Helped-by: Michael Haggerty <mhagger@alum.mit.edu>
Helped-by: Junio C Hamano <gitster@pobox.com>
Helped-by: Thomas Rast <trast@student.ethz.ch>
Helped-by: Nguyen Thai Ngoc Duy <pclouds@gmail.com>
Helped-by: Robin Rosenberg <robin.rosenberg@dewire.com>
Signed-off-by: Thomas Gummerer <t.gummerer@gmail.com>
---
Documentation/technical/index-file-format-v5.txt | 281 ++++++++++++++++++++++
1 file changed, 281 insertions(+)
create mode 100644 Documentation/technical/index-file-format-v5.txt
diff --git a/Documentation/technical/index-file-format-v5.txt b/Documentation/technical/index-file-format-v5.txt
new file mode 100644
index 0000000..6253e34
--- /dev/null
+++ b/Documentation/technical/index-file-format-v5.txt
@@ -0,0 +1,281 @@
+GIT index format
+================
+
+== The git index file format
+
+ The git index file (.git/index) documents the status of the files
+ in the git staging area.
+
+ The staging area is used for preparing commits, merging, etc.
+
+ All binary numbers are in network byte order.

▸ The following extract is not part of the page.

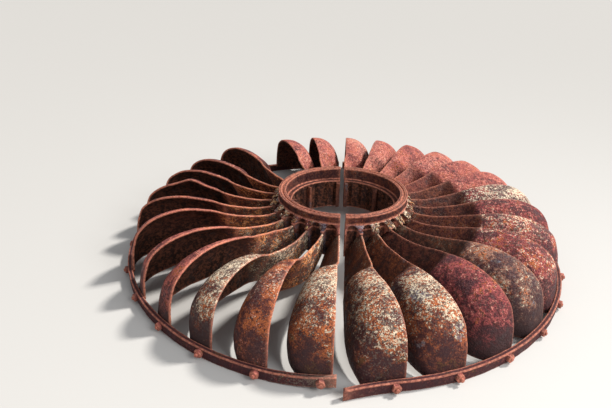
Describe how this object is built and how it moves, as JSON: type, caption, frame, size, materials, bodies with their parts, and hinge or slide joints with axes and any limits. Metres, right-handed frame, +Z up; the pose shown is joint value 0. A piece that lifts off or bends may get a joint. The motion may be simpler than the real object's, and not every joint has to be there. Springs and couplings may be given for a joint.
{
  "type": "mixed-flow turbine runner",
  "caption": "Rusty mixed-flow water turbine runner lying on its band, split across into two halves, with ladle-shaped blades round a rimmed hub and one blade broken off.",
  "frame": {"origin": "on the plane the wheel lies on, in the middle of its footprint; the wheel's axis stands 22 mm behind it in +Y, because the right band's front end is sprung outwards", "axes": "+Z up along the wheel's axis, Y along the seam between the two halves with the camera side at -Y, +X towards the right half"},
  "size_m": [2.326, 2.344, 0.3464],
  "materials": {
    "blade_plate": "rusted plate with pale scale and dark pitting",
    "hub_iron": "rusted casting with cream and blue-grey deposits",
    "bore_iron": "dark rusted casting",
    "band_iron": "rusted bar with a brighter top edge"
  },
  "bodies": {
    "root": {"hub_right": "hub_iron", "hub_left": "hub_iron", "hub_seam_rib_a_right": "bore_iron", "hub_rib_1_right": "bore_iron", "hub_rib_2_right": "bore_iron", "hub_rib_3_right": "bore_iron", "hub_seam_rib_b_right": "bore_iron", "hub_seam_rib_a_left": "bore_iron", "hub_rib_1_left": "bore_iron", "hub_rib_2_left": "bore_iron", "hub_rib_3_left": "bore_iron", "hub_seam_rib_b_left": "bore_iron", "band_right": "band_iron", "band_left": "band_iron", "blade_right_01": "blade_plate", "blade_right_02": "blade_plate", "blade_right_03": "blade_plate", "blade_right_04": "blade_plate", "blade_right_05": "blade_plate", "blade_right_06": "blade_plate", "blade_right_07": "blade_plate", "blade_right_08": "blade_plate", "blade_right_09": "blade_plate", "blade_right_10": "blade_plate", "blade_right_11": "blade_plate", "blade_right_12": "blade_plate", "blade_right_13": "blade_plate", "blade_right_14": "blade_plate", "blade_left_01": "blade_plate", "blade_left_02": "blade_plate", "blade_stub_left_03": "blade_plate", "blade_left_04": "blade_plate", "blade_left_05": "blade_plate", "blade_left_06": "blade_plate", "blade_left_07": "blade_plate", "blade_left_08": "blade_plate", "blade_left_09": "blade_plate", "blade_left_10": "blade_plate", "blade_left_11": "blade_plate", "blade_left_12": "blade_plate", "blade_left_13": "blade_plate", "blade_left_14": "blade_plate"}
  },
  "joints": []
}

Version 5 is described
+ here.
+
+ - A 20-byte header consisting of
+
+ sig (32-bits): Signature:
+ The signature is { 'D', 'I', 'R', 'C' } (stands for "dircache")
+
+ vnr (32-bits): Version number:
+ The current supported versions are 2, 3, 4 and 5.
+
+ ndir (32-bits): number of directories in the index.
+
+ nfile (32-bits): number of file entries in the index.
+
+ fblockoffset (32-bits): offset to the file block, relative to the
+ beginning of the file.
+
+ - Offset to the extensions.
+
+ nextensions (32-bits): number of extensions.
+
+ extoffset (32-bits): offset to the extension. (Possibly none, as
+ many as indicated in the 4-byte number of extensions)
+
+ headercrc (32-bits): crc checksum for the header and extension
+ offsets
+
+ - diroffsets (ndir * directory offsets): A directory offset for each
+ of the ndir directories in the index, sorted by pathname (of the
+ directory it's pointing to) (see below). The diroffsets are relative
+ to the beginning of the direntries block. [1]
+
+ - direntries (ndir * directory entries): A directory entry for each
+ of the ndir directories in the index, sorted by pathname (see
+ below). [2]
+
+ - fileoffsets (nfile * file offsets): A file offset for each of the
+ nfile files in the index (see below). The file offsets are relative
+ to the beginning of the fileentries block. [1]
+
+ - fileentries (nfile * file entries): A file entry for each of the
+ nfile files in the index (see below).
+
+ - crdata: A number of entries for conflicted data/resolved conflicts
+ (see below).
+
+ - Extensions (Currently none, see below in the future)
+
+ Extensions are identified by signature. Optional extensions can
+ be ignored if GIT does not understand them.
+
+ GIT supports an arbitrary number of extension, but currently none
+ is implemented. [3]
+
+ extsig (32-bits): extension signature. If the first byte is 'A'..'Z'
+ the extension is optional and can be ignored.
+
+ extsize (32-bits): size of the extension, excluding the header
+ (extsig, extsize, extchecksum).
+
+ extchecksum (32-bits): crc32 checksum of the extension signature
+ and size.
+
+ - Extension data.
+
+
+== Directory offsets (diroffsets)
+
+ diroffset (32-bits): offset to the directory relative to the beginning
+ of the index file. There are ndir + 1 offsets in the diroffset table,
+ the last is pointing to the end of the last direntry. With this last
+ entry, we can replace the strlen when reading each filename, by
+ calculating its length with the offsets.
+
+ This part is needed for making the directory entries bisectable and
+ thus allowing a binary search.
+
+== Directory entry (direntries)
+
+ Directory entries are sorted in lexicographic order by the name
+ of their path starting with the root.
+
+ pathname (variable length, nul terminated): relative to top level
+ directory (without the leading slash). '/' is used as path
+ separator. A string of length 0 ('') indicates the root directory.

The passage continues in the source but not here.